Though the Daytonas never made it to California, Wilkin did. He had traveled out west to visit Nick Venet a time or two, and he returned circa 1969-70. "By then it was a different world," he says. Kristofferson was there too; he and Wilkin had known each other since 1965, when Kristofferson entered the Nashville music industry as a Buckhorn writer. In Los Angeles, Kristofferson introduced Wilkin to Dennis Hopper, which is how Wilkin ended up contributing songs to The Last Movie. "Dennis was so rich and crazy at that point that it didn't matter, you know? I mean you're successful, and they throw money at you, and he said, `OK, well we'll all go to Peru.' "
As Wilkin spoke of such things--of Nick Venet and Mr. Novak, of The Last Movie and "Delta Day No Time to Cry"--the strangely vast panorama of his relatively brief career emerged, as did the hilarity of his being forever known as simply the auteur of a '60s hot-rod classic. But Nashville is like that sometimes. The known stories veer down side paths to terrain exotic as the snowpeaked Andes, then reconverge in the woods of Hickman County.
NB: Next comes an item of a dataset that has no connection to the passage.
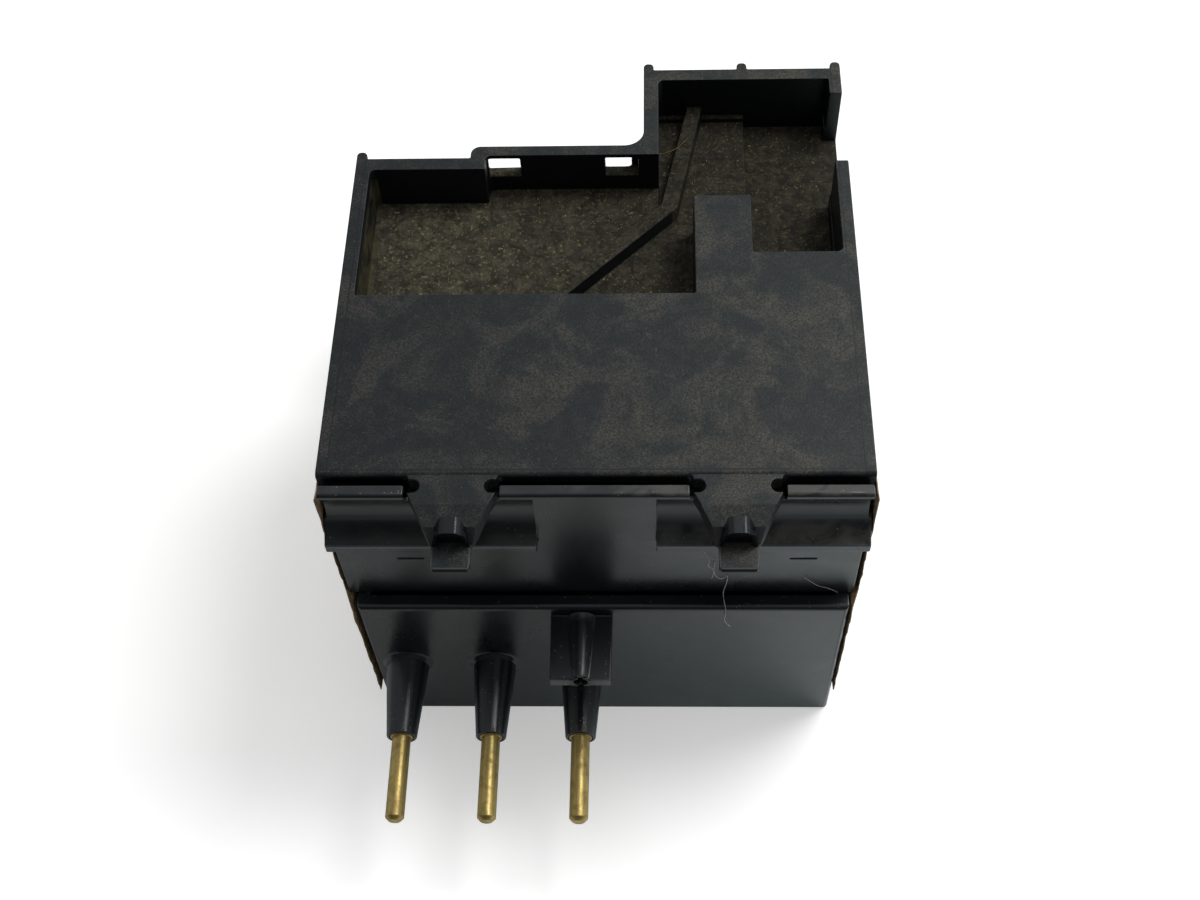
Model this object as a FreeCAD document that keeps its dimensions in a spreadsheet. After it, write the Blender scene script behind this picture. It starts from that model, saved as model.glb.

Meanwhile, not a year goes by that "G.T.O." doesn't appear on a flurry of internationally distributed surf compilations, or that some young band doesn't rediscover the Daytonas catalog. Take, for instance, Untamed Youth, who have covered three of the California-style tunes that appear on the Sundazed collection. Says Wilkin, fully appreciative, "They're a garage band out of Kansas."